男を意識しないシーンは全然そんなことなかったし、クリストフともいいコンビだったので、まだ見ぬプリンスやハンスに対するのぼせがちな愛(?)と、エルサやクリストフに対する等身大で心からの真実の愛の違いなのかも、とも思います。

クリストフ:
アニメよりもシュッとしたリアリスト。
アニメの温和で朴訥とした山奥の青年という雰囲気はなく、もっと冴えた商売人という感じでした。
アナを大切に思う気持ちの描写が丁寧で、映画よりも引き込まれました。

オラフ:
めちゃくちゃかわいかったです!表情豊かで驚きました。

ハンス:
漠然と王子様っぽい感じで、本人が見えてこない感じが薄っぺらくて上手いなーと思いました。
アナへの裏切りのシーンはいやみったらしくというよりも普通に憐れみという感じ。
あくまでも悪意からの行いではなく、虐げられた13番目の王子としてのただの生存戦略なんだなと思わされました。

ウェーゼルトン:
体格といい動きといい、よくぞこんなにぴったりの役者さんがいたものだなと思いました。
カーテンコールの時の立ち方がめちゃくちゃかっこよかった…。

スヴェン:
映画よりもリアル路線のトナカイで、個人的にはちょっと怖かったです。
中の人はかなりしんどそう…。

脚本、演出など:
エルサの氷のお城は最高に美しかったです。
エルサのドレスも素晴らしく輝いて、床や客席にも反射光が届くほどでした。
冷気を演出するスモークは徐々に前方席を包んでいって、雪と氷に覆われたアレンデールに入り込んだようで臨場感がありました。

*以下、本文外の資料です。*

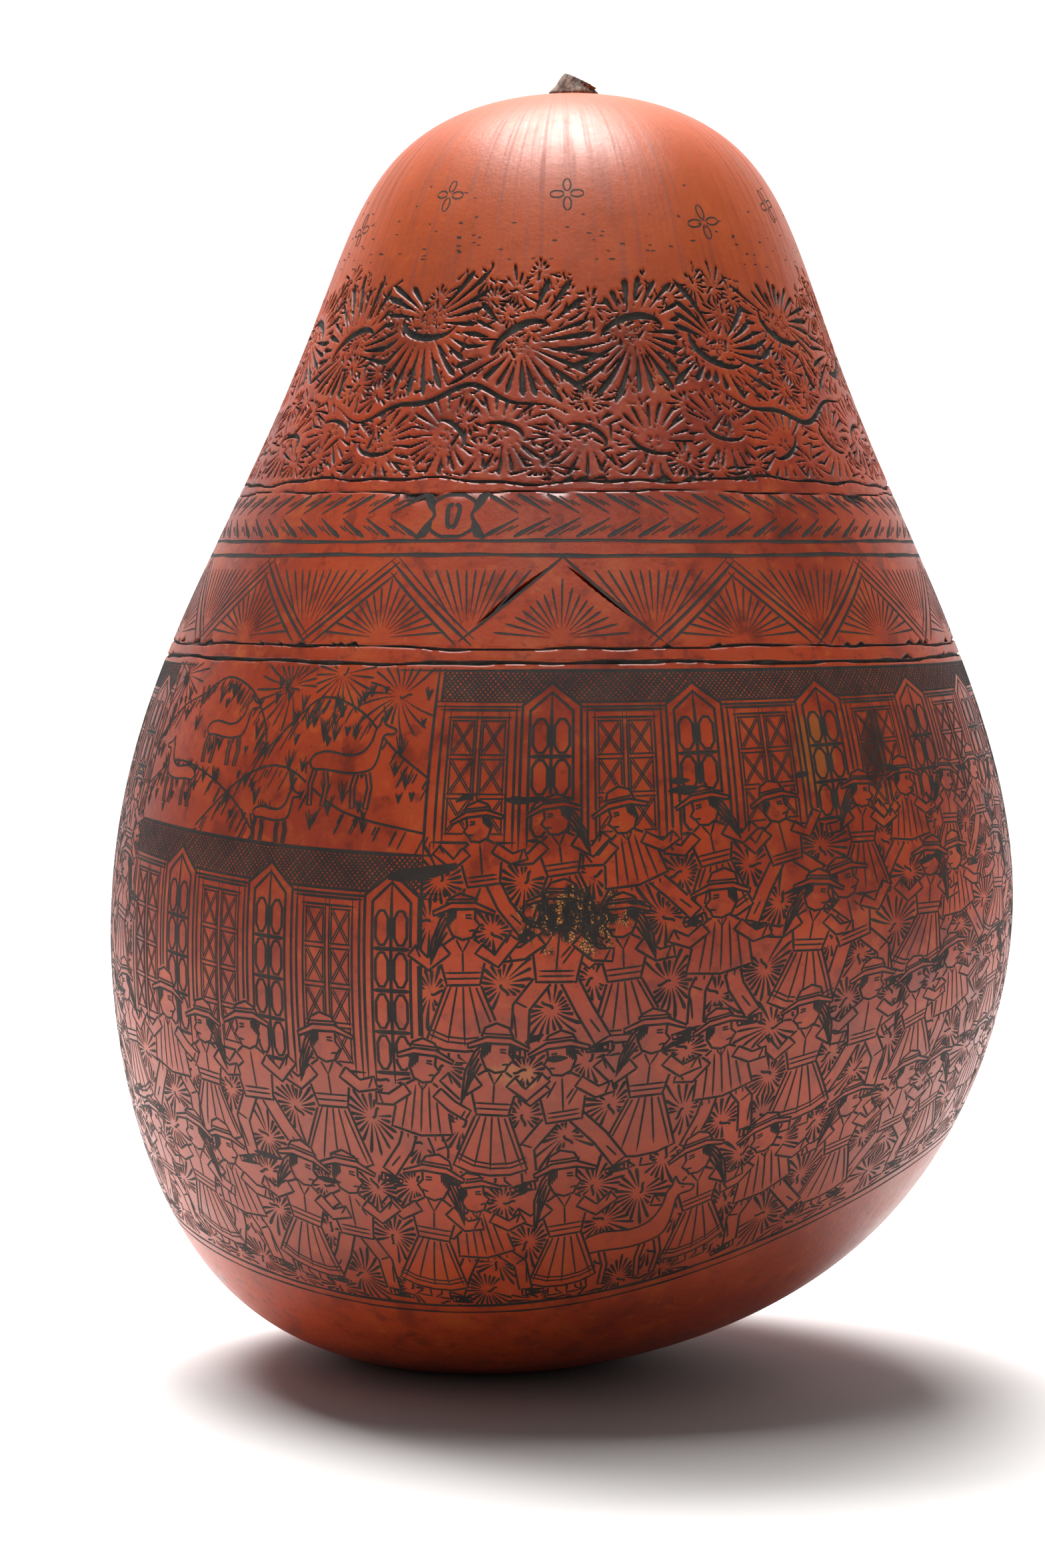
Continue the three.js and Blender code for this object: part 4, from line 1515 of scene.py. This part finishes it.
def studio_world():
    """White light from behind and above, dimmer from the front; the room itself is seen as white."""
    world = bpy.data.worlds.new("studio")
    world.use_nodes = True
    tree = world.node_tree
    direction = tree.nodes.new("ShaderNodeTexCoord").outputs["Generated"]
    parts = tree.nodes.new("ShaderNodeSeparateXYZ")
    tree.links.new(direction, parts.inputs[0])
    strengths = []
    for axis, low, high, dim, bright in (
        ("Y", 0.35, 0.9, FRONT_LIGHT, BACK_LIGHT), ("Z", 0.25, 0.9, 0.0, TOP_LIGHT),
    ):
        ramp = tree.nodes.new("ShaderNodeMapRange")
        ramp.interpolation_type = "SMOOTHSTEP"
        for name, value in (("From Min", low), ("From Max", high), ("To Min", dim), ("To Max", bright)):
            ramp.inputs[name].default_value = value
        tree.links.new(parts.outputs[axis], ramp.inputs["Value"])
        strengths.append(ramp.outputs["Result"])
    total = tree.nodes.new("ShaderNodeMath")
    total.operation = "MAXIMUM"
    for slot, strength in zip(total.inputs, strengths):
        tree.links.new(strength, slot)
    seen = tree.nodes.new("ShaderNodeMath")
    seen.operation = "MAXIMUM"
    tree.links.new(total.outputs[0], seen.inputs[0])
    tree.links.new(tree.nodes.new("ShaderNodeLightPath").outputs["Is Camera Ray"], seen.inputs[1])
    tree.links.new(seen.outputs[0], tree.nodes["Background"].inputs["Strength"])
    tree.nodes["Background"].inputs["Color"].default_value = (1, 1, 1, 1)
    bpy.context.scene.world = world


FRONT_LIGHT, BACK_LIGHT, TOP_LIGHT = 0.16, 1.3, 0.24
paper = floor()
studio_world()
bpy.context.scene.view_settings.view_transform = "Standard"

area_light("softbox", (-0.03, 0.09, 0.56), (0, 0, 0.09), (0.24, 0.36), 4.4)
area_light("sheen_box", (-0.02, 0.0, 0.58), (0, 0, 0.1), (0.26, 0.34), 3.4, diffuse=False)
area_light("back_key", (-0.09, 0.29, 0.5), (0, -0.02, 0.02), (0.52, 0.32), 19.0, glossy=False, only=[paper])
area_light("back_wash", (0.01, 0.4, 0.5), (0, -0.02, 0.04), (0.18, 0.18), 1.0, glossy=False)

CAMERA_DISTANCE = 470.0
CAMERA_SHIFT = -4.2
CAMERA_HEIGHT = 86.5
CAMERA_DIP = 3.0           # degrees below level
camera_data = bpy.data.cameras.new("camera")
camera_data.lens = 100.0
camera_data.sensor_width = 36.0
camera_data.sensor_fit = "AUTO"
camera_data.clip_start = 0.01
camera = bpy.data.objects.new("camera", camera_data)
camera.location = Vector((CAMERA_SHIFT, -CAMERA_DISTANCE, CAMERA_HEIGHT)) * MM
camera.rotation_euler = (math.radians(90 - CAMERA_DIP), 0, 0)
bpy.context.scene.collection.objects.link(camera)
bpy.context.scene.camera = camera
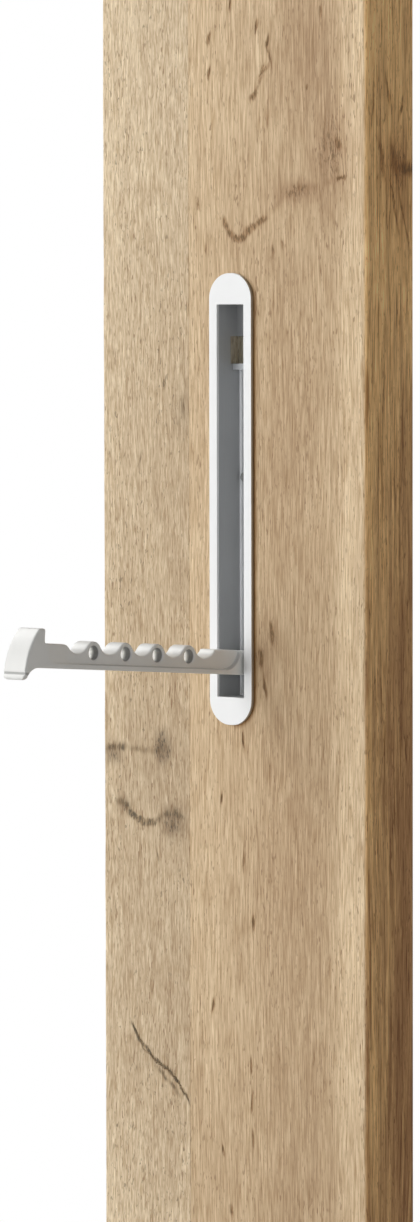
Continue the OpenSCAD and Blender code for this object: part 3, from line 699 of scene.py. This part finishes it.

また、 ノートルダムの鐘などもそうなのですが、私は「見立て」の演出が大好物なので、クライマックスのアナがエルサを助けに行くシーンで白い衣装のアンサンブルが表現する吹雪を相手にもがき進むのが最高でした。

戸惑ったのは、全体的にちょっと目のやり場に困るシーンが多かったことです。
アナの下着姿とか、ヒュッゲとか。
とはいえこれらは単に意図された演出だから構わないのですが、それ以上に戴冠式のダンスシーンなど大きく膨らんだドレスの女性が踊るシーンで、下にある客席から見上げるためにパニエやらドロワーズやらガンガン見えてしまうのが気恥ずかしかったです。

面白かったのは隠れびとがクリストフの呼び声に応えて出てくるシーン。
舞台奥から様子をうかがう隠れびとたちが、古いほうの映画版キャッツに登場するグレートランパスキャットのようでした。

コロナ禍独特の演出としては、オーケンのセリフがありました。
「こんな時期にも関わらず、勇気を出して自宅の玄関から出てきてくれてありがとう!」
「みんなの笑顔が見られてとっても嬉しい!半分隠れてるけど」っていうセリフは今ならではだと思いました。
コロナが落ち着いたらどんなセリフになるのかな。
歌い出すと途端にかっこよくて、ギャップがすごかったです。